Most coaches know this. The difficulty is operational: the notes exist, but they're scattered. The comptes rendus are written, but consulting them takes time that isn't always available before a session. The commitments are recorded, but tracking which ones were followed up across ten active clients requires more than good intentions.

This is what Klarity is designed to address. After each session, Klarity captures and summarises what was discussed, adds it to a longitudinal memory for that client, and generates a concise briefing before the next appointment. You arrive knowing exactly where things stand, not because you spent twenty minutes digging through notes, but because the system has done that work for you.

The memory is also queryable. You can ask, in plain language: "What has changed for this client over the last three months?" or "Which clients have upcoming sessions where a prior commitment was left open?" And you get answers drawn directly from your actual session records.
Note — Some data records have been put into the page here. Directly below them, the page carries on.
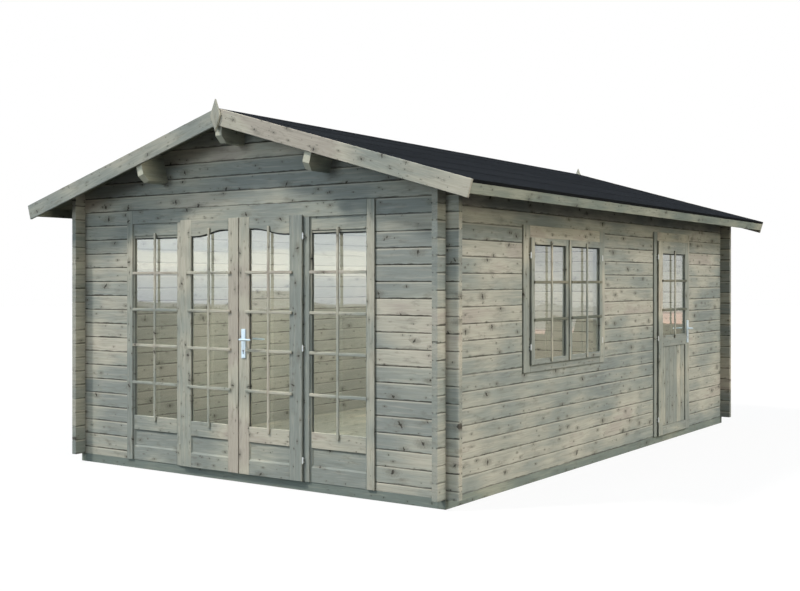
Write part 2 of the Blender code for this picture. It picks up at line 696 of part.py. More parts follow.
def lever_set(prefix, wall, leaf, pivot, height, direction, origin):
    """Lock plates on both faces of a leaf, joined by the lock barrel, and the lever through them."""
    plate_foot = SILL + height + LEVER_OVER_PLATE_MIDDLE - PLATE_HEIGHT + PLATE_WIDTH
    plate_top = plate_foot + PLATE_HEIGHT
    outer_face = LEAF_FRONT - SEAT
    inner_face = LEAF_BACK + SEAT
    half = PLATE_WIDTH / 2
    plates = box(prefix + "_lock", (pivot - half, outer_face - PLATE_THICKNESS, plate_foot),
                 (pivot + half, outer_face, plate_top), wall)
    back = box(prefix + "_lock_back", (pivot - half, inner_face, plate_foot),
               (pivot + half, inner_face + PLATE_THICKNESS, plate_top), wall)
    axle = SILL + height
    length = LEAF_THICKNESS + 2 * PLATE_THICKNESS
    middle = (LEAF_FRONT + LEAF_BACK) / 2
    barrel = cylinder(prefix + "_lock_barrel", (pivot, middle, axle - LOCK_DROP), "Y", LOCK_RADIUS,
                      length - PLATE_THICKNESS, 16, wall)
    join(plates, back, barrel)
    spindle_hole = cylinder(prefix + "_spindle_hole", (pivot, middle, axle), "Y",
                            LEVER_RADIUS + SPINDLE_CLEARANCE, length + CUTTER_REACH, 20, wall)
    lock_hole = cylinder(prefix + "_lock_hole", (pivot, middle, axle - LOCK_DROP), "Y",
                         LOCK_RADIUS + SEAT, length, 16, wall)
    cut(plates, as_cutter(spindle_hole))
    cut(leaf, spindle_hole, as_cutter(lock_hole))
    finish(plates, "handle")
    set_origin(plates, origin)

    reach_out = outer_face - PLATE_THICKNESS - LEVER_REACH
    reach_in = inner_face + PLATE_THICKNESS + LEVER_REACH
    tip = pivot + direction * LEVER_LENGTH
    elbow = pivot + direction * LEVER_BEND
    path = [(tip, reach_out), (elbow, reach_out), (pivot, reach_out + LEVER_BEND),
            (pivot, reach_in - LEVER_BEND), (elbow, reach_in), (tip, reach_in)]
    lever = rod(prefix + "_lever", [(x, y, axle) for x, y in path], LEVER_RADIUS, wall)
    finish(lever, "handle")
    set_origin(lever, (pivot, middle, axle))


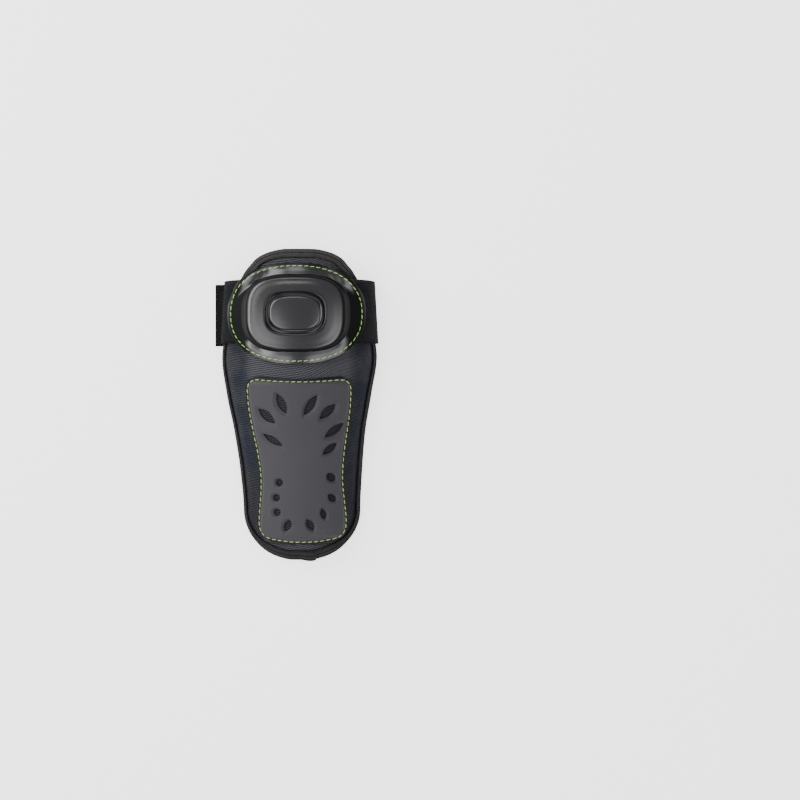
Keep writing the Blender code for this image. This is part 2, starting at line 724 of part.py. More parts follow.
def build_strap(group):
    finish = material("ribbed_elastic", (0.019, 0.018, 0.021), 0.75)
    threads = {}

    def place(u, v):
        y = STRAP_CENTRE_Y + v * STRAP_WIDTH / 2
        key = round(v, 4)
        if key not in threads:
            threads[key] = strap_route(y, 1, STRAP_THICKNESS, floor, -STRAP_TAB_REACH)
        route = threads[key]
        index = round((u + 1) / 2 * (len(route) - 1))
        x, z = route[index]
        back_start = len(route) - 1 - STRAP_STEPS["back"]
        on_back = max(index - back_start, 0) / STRAP_STEPS["back"]
        return Vector((x, y - STRAP_DROP * on_back, z))

    steps = sum(STRAP_STEPS.values())
    strap = mapped_grid("elastic_strap", steps, STRAP_ROWS, place, group, finish)
    thicken(strap, STRAP_THICKNESS, 0)
    return strap


def build_wing(group):
    finish = material("wing_elastic", (0.024, 0.025, 0.027), 0.80)
    back = floor + STRAP_THICKNESS + GAP + HOOK_THICKNESS + GAP
    fold_x = PAD_WIDTH / 2
    end_x = fold_x - WING_REACH
    threads = {}

    def place(u, v):
        y = STRAP_CENTRE_Y + v * STRAP_WIDTH / 2
        key = round(v, 4)
        if key not in threads:
            threads[key] = strap_route(y, -1, WING_THICKNESS, back, end_x)
        route = threads[key]
        x, z = route[round((u + 1) / 2 * (len(route) - 1))]
        to_end = max(WING_CORNER - (x - end_x), 0.0) if z < back + WING_THICKNESS else 0.0
        narrow = WING_CORNER - math.sqrt(max(WING_CORNER**2 - to_end**2, 0.0))
        return Vector((-x, y - v * min(narrow, WING_CORNER * WING_END_SHARE), z))

    steps = sum(STRAP_STEPS.values())
    wing = mapped_grid("strap_wing", steps, STRAP_ROWS, place, group, finish)
    wing.data.flip_normals()
    thicken(wing, WING_THICKNESS, 0)
    return wing


def build_hook_patch(group):
    finish = material("hook_fastener", (0.012, 0.012, 0.012), 0.90)
    shape = bmesh.new()
    bmesh.ops.create_cube(shape, size=1.0)
    width = STRAP_WIDTH - 2 * (HOOK_MARGIN + STRAP_DROP)
    bmesh.ops.scale(shape, vec=(HOOK_LENGTH, width, HOOK_THICKNESS), verts=shape.verts)
    centre = Vector((
        -STRAP_TAB_REACH + HOOK_MARGIN + HOOK_LENGTH / 2,
        STRAP_CENTRE_Y - STRAP_DROP / 2,
        floor + STRAP_THICKNESS + GAP + HOOK_THICKNESS / 2,
    ))
    bmesh.ops.translate(shape, vec=centre, verts=shape.verts)
    mesh = bpy.data.meshes.new("hook_patch")
    shape.to_mesh(mesh)
    shape.free()
    patch = bpy.data.objects.new("hook_patch", mesh)
    patch.data.materials.append(finish)
    group.objects.link(patch)
    return patch


def stand_on_origin(group):
    """Moves every piece so that the origin is on the floor, under the middle of the footprint."""
    bpy.context.view_layer.update()
    graph = bpy.context.evaluated_depsgraph_get()
    corners = [
        piece.matrix_world @ Vector(corner)
        for piece in group.objects
        for corner in piece.evaluated_get(graph).bound_box
    ]
    low = Vector(min(corner[axis] for corner in corners) for axis in range(3))
    high = Vector(max(corner[axis] for corner in corners) for axis in range(3))
    for piece in group.objects:
        piece.location -= Vector(((low.x + high.x) / 2, (low.y + high.y) / 2, low.z))


clear_scene()
guard = collection("knee_guard")
helpers = collection("cutters", hidden=True)
floor = floor_height()
build_pad(guard)
build_lining(guard)
build_edge_tape(guard)
build_cap(guard)
build_panel(guard, helpers)
build_strap(guard)
build_wing(guard)
build_hook_patch(guard)
stand_on_origin(guard)
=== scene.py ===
"""The finished look of a padded knee and shin guard, lying face up on the back of its strap."""

import math
from collections import namedtuple

import bmesh
import bpy
import numpy as np
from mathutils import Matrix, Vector
from mathutils.bvhtree import BVHTree
from mathutils.kdtree import KDTree


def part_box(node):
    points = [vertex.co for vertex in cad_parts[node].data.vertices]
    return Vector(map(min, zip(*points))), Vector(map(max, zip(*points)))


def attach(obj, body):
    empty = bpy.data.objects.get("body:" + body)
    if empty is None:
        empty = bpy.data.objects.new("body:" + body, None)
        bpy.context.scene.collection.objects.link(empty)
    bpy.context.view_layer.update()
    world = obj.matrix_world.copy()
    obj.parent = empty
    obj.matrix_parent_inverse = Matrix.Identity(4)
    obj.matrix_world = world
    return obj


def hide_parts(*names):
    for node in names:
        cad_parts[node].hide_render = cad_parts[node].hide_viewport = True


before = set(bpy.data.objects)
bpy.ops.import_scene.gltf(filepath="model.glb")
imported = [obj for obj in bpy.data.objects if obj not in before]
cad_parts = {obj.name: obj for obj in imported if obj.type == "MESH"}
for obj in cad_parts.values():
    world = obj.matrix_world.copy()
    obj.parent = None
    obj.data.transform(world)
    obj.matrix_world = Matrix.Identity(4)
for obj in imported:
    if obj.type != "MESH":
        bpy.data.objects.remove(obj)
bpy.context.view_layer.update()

# Padded body: a sheet of foam bent round the leg, with a woven air mesh bonded to its face. The foam is
# pressed thin at its edge, where the tape holds it, and along the seams of the panel and the cap.

PAD_LENGTH = 0.2584
PAD_WIDTH = 0.1240
ARCH_DEPTH = 0.0306
PAD_THICKNESS = 0.0080
PAD_EDGE_THICKNESS = 0.0034
EDGE_TAPER = 0.0150
BOTTOM_ROUND, BOTTOM_SQUARE = 0.0390, 2.05
TOP_ROUND, TOP_SQUARE = 0.0190, 2.3
END_FLAT = 0.0006
GAP = 0.0004

# along is a share of PAD_LENGTH from the bottom. half_width, arch and shift are shares of half of
# PAD_WIDTH, and sagitta and dip of ARCH_DEPTH.
Section = namedtuple("Section", "along half_width arch shift sagitta dip")
PAD_SECTIONS = (
    Section(0.000, 0.735, 0.735, 0.029, 0.700, 0.280),
    Section(0.050, 0.735, 0.735, 0.029, 0.700, 0.110),
    Section(0.100, 0.736, 0.736, 0.029, 0.700, 0.030),
    Section(0.150, 0.738, 0.738, 0.028, 0.700, 0.000),
    Section(0.280, 0.774, 0.774, 0.018, 0.730, 0.000),
    Section(0.413, 0.837, 0.837, 0.000, 0.800, 0.000),
    Section(0.544, 0.935, 0.935, -0.009, 0.900, 0.000),
    Section(0.660, 1.000, 1.000, -0.002, 1.000, 0.000),
    Section(0.705, 0.982, 1.000, 0.000, 1.000, 0.000),
    Section(0.760, 0.950, 1.000, 0.001, 1.000, 0.000),
    Section(0.820, 0.900, 1.000, 0.002, 1.000, 0.020),
    Section(0.880, 0.812, 1.000, 0.003, 1.000, 0.070),
    Section(0.925, 0.704, 1.000, 0.004, 1.000, 0.150),
    Section(0.960, 0.632, 1.000, 0.006, 1.000, 0.260),
    Section(1.000, 0.630, 1.000, 0.014, 1.000, 0.440),
)

# The strap, the hook patch and the wing, 1.5, 0.8 and 1.5 mm thick, lie under the rim on top of each other.
STRAP_STACK = 0.0038 + 5 * GAP
RISE_START, RISE_END = 0.20, 0.66

PAD_COLUMNS, PAD_ROWS = 130, 270
SEAM_PRESS = 0.0006
SEAM_REACH = 0.0060


def smoothstep(value):
    value = np.clip(value, 0.0, 1.0)
    return value * value * (3 - 2 * value)


def table_curve(rows, column, station="along"):
    """A smooth curve with no overshoot through one column of a table."""
    stations = np.array([getattr(row, station) for row in rows])
    values = np.array([getattr(row, column) for row in rows])
    steps = np.diff(stations)
    rises = np.diff(values) / steps
    before, after = rises[:-1], rises[1:]
    total = np.where(before * after > 0, before + after, 1.0)
    inner = np.where(before * after > 0, 2 * before * after / total, 0.0)
    slopes = np.concatenate([rises[:1], inner, rises[-1:]])

    def curve(along):
        index = np.clip(np.searchsorted(stations, along, side="right") - 1, 0, len(steps) - 1)
        step = steps[index]
        t = np.clip((along - stations[index]) / step, 0.0, 1.0)
        start = (1 + 2 * t) * (1 - t) ** 2 * values[index] + t * (1 - t) ** 2 * step * slopes[index]
        end = t * t * (3 - 2 * t) * values[index + 1] + t * t * (t - 1) * step * slopes[index + 1]
        below = np.minimum(along - stations[0], 0.0) * slopes[0]
        above = np.maximum(along - stations[-1], 0.0) * slopes[-1]
        return start + end + below + above

    return curve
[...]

Klarity is hosted in Europe, your sessions are never used to train third-party AI models, and every coach's data is strictly isolated from others. It's built for practice contexts where confidentiality isn't optional.

If you'd like to be among the first to use it, join the waitlist. Founding members receive a discounted rate and early access.

Frequently asked questions

Why do coaching clients stop or fail to renew?

Rarely because the work was bad. More often a client drifts away because they can no longer articulate what has changed, or because continuity between sessions felt thin: each meeting started fresh and the sense of being genuinely followed faded.

How do you retain coaching clients as a solo coach?

Make progress visible and reflect it back, keep continuity across sessions with reliable notes, stay fully present rather than reconstructing context in the room, follow through between appointments, and run mid-programme reviews. These depend on a memory system, not on willpower.